** Start **
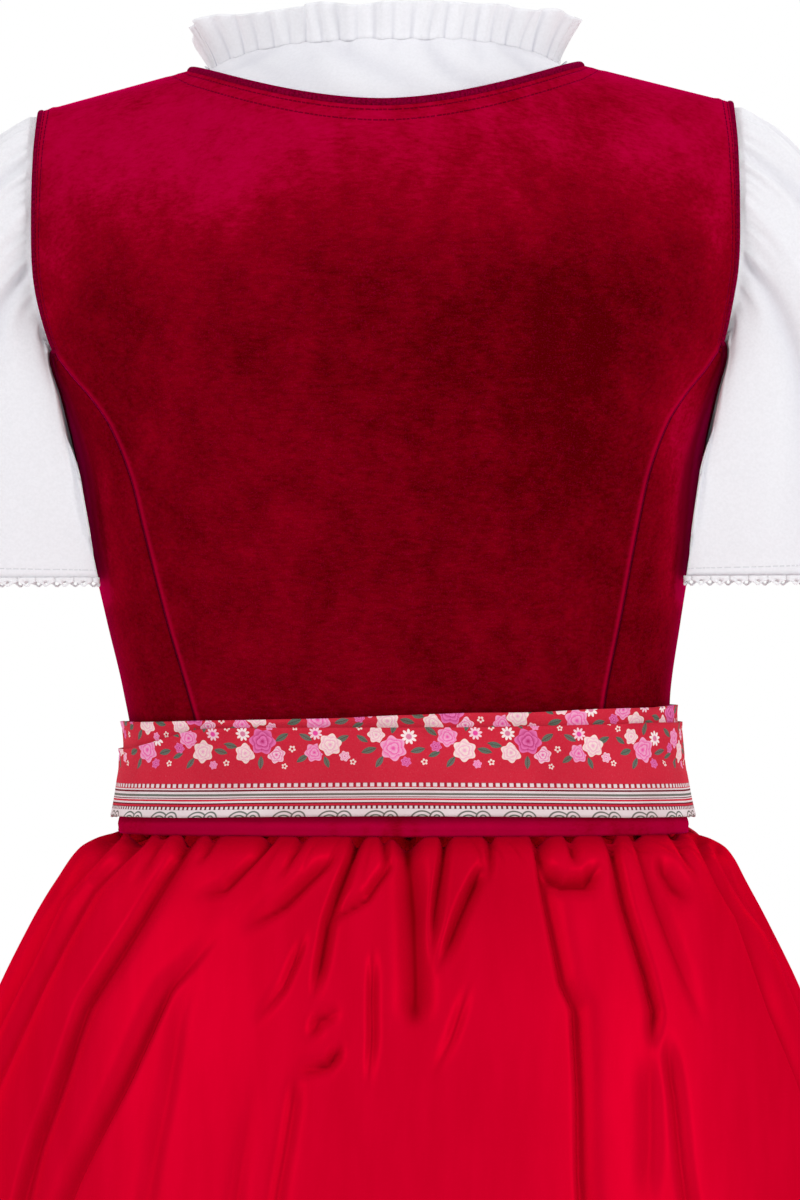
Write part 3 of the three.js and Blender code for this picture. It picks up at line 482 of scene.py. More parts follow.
def metal():
    g = Look("Old_silver", 0.34, Metallic=0.9)
    grain = g.noise(g.stretched(1, 1, 1), 900, 3)
    worn = g.noise(g.stretched(1, 1, 1), 260, 2)
    base = g.blend(g.step(worn, 0.35, 0.65), (0.2, 0.19, 0.18), (0.66, 0.65, 0.63))
    rough = g.step(grain, 0.3, 0.7, 0.26, 0.5)
    return g.done(Base_Color=base, Roughness=rough, Normal=g.bump(grain, 0.0002, 0.4))


# The print: a striped border below a garland of roses. Each kind of motif is drawn once, at
# whichever of its places is nearest; sizes are millimetres on the cloth.
REPEAT, FIELD_TILE, GARLAND_UP, PRINT_TOP = 132.0, 66, 37, 60


def scattered(g, place, rows):
    """The turned and scaled position in the nearest motif of rows, and that motif's colours."""
    local, light, dark = g.point(9, 9), (0, 0, 0), (0, 0, 0)
    for x, y, size, turn, tones in rows:
        d = g.vector("SUBTRACT", place, (x, y, 0))
        d = g.vector("WRAP", d, (REPEAT / 2, 999, 9), (-REPEAT / 2, -999, -9))
        d = g.out("VectorRotate", {"Vector": d, "Angle": -turn}, rotation_type="Z_AXIS")
        d = g.out("VectorMath", {0: d, "Scale": 1 / size}, operation="SCALE")
        near = g.math("LESS_THAN", g.vector("LENGTH", d, socket="Value"), 1.0)
        local = g.pick(near, local, d, "VECTOR", 4)
        light, dark = g.blend(near, light, tones[0]), g.blend(near, dark, tones[1])
    return local, light, dark


def rose(g, r, wave, light, dark):
    """Three rings of petals, each darker towards its rim's inside and between its petals."""
    rims = [0.89 + wave(6) * 0.10, 0.62 + wave(5, 2.8) * 0.08, 0.37 + wave(3, 1.0) * 0.05]
    parting = [abs(wave(3)), abs(wave(2.5, 1.4)), abs(wave(1.5, 0.5))]
    inside = g.step(rims[0] - r, 0.0, 0.06)
    colour = light
    for k, deep in enumerate((0.65, 0.8, 1.0)):
        low = rims[k + 1] if k < 2 else 0.0
        share = (r - low) / (rims[k] - low)
        shade = g.step(share, 0.0, 0.75, deep, 0.0) + g.step(parting[k], 0.0, 0.22, 0.4, 0.0)
        petal = g.blend(g.math("MINIMUM", shade, 1), light, dark)
        colour = g.blend(g.step(rims[k] - r, 0.0, 0.03), colour, petal)
    return inside, colour


def leaf(g, dx, dy, light, dark):
    across = abs(dy)
    body = 0.42 * (1 - dx * dx)
    inside = g.step(body - across, 0.0, 0.06)
    ribs = g.math("SINE", (dx + across) * 20)
    colour = g.blend((ribs * 0.5 + 0.5) * 0.4, light, dark)
    return inside, g.blend(g.step(across, 0.02, 0.08, 0.8, 0.0), colour, dark)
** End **
◆ **Requirement**:
Return exactly, please, the lines of the material from the first one down to and including the line where "Normal=g.bump(grain, 0.0002, 0.4))" appears.

◆ **Expected answer**:
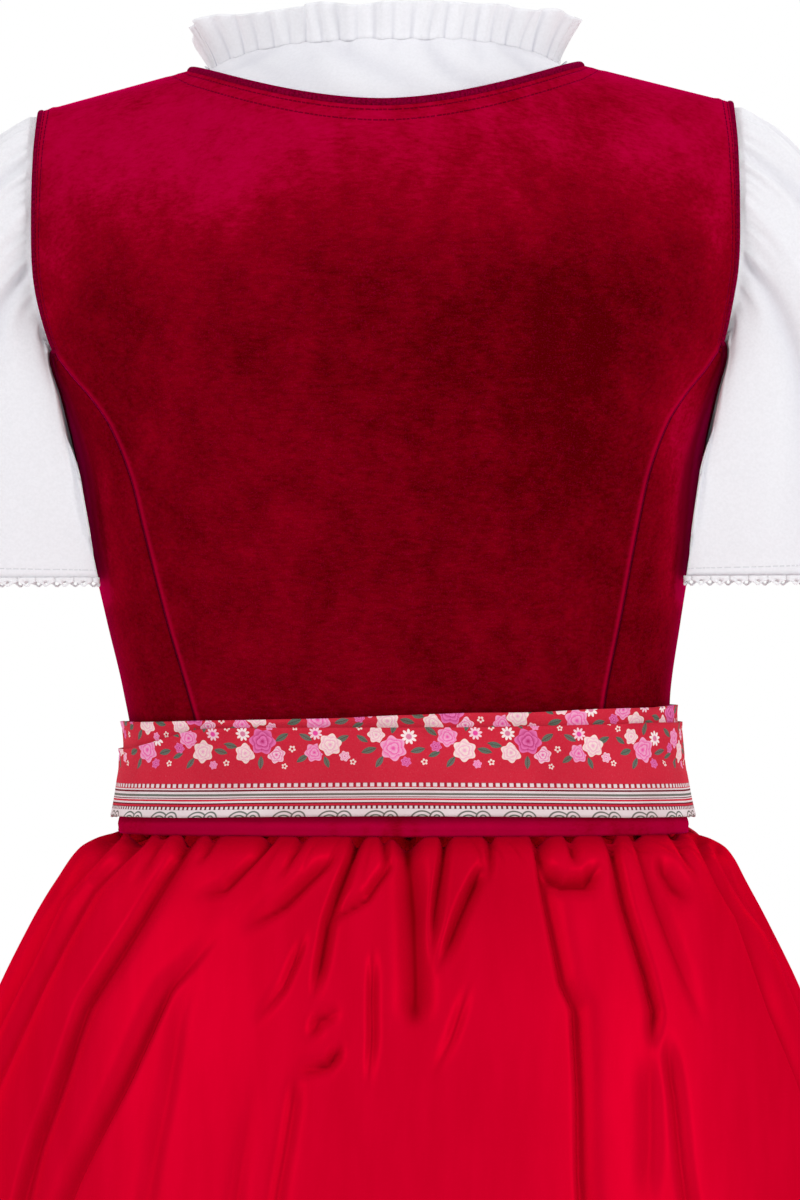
Write part 3 of the three.js and Blender code for this picture. It picks up at line 482 of scene.py. More parts follow.
def metal():
    g = Look("Old_silver", 0.34, Metallic=0.9)
    grain = g.noise(g.stretched(1, 1, 1), 900, 3)
    worn = g.noise(g.stretched(1, 1, 1), 260, 2)
    base = g.blend(g.step(worn, 0.35, 0.65), (0.2, 0.19, 0.18), (0.66, 0.65, 0.63))
    rough = g.step(grain, 0.3, 0.7, 0.26, 0.5)
    return g.done(Base_Color=base, Roughness=rough, Normal=g.bump(grain, 0.0002, 0.4))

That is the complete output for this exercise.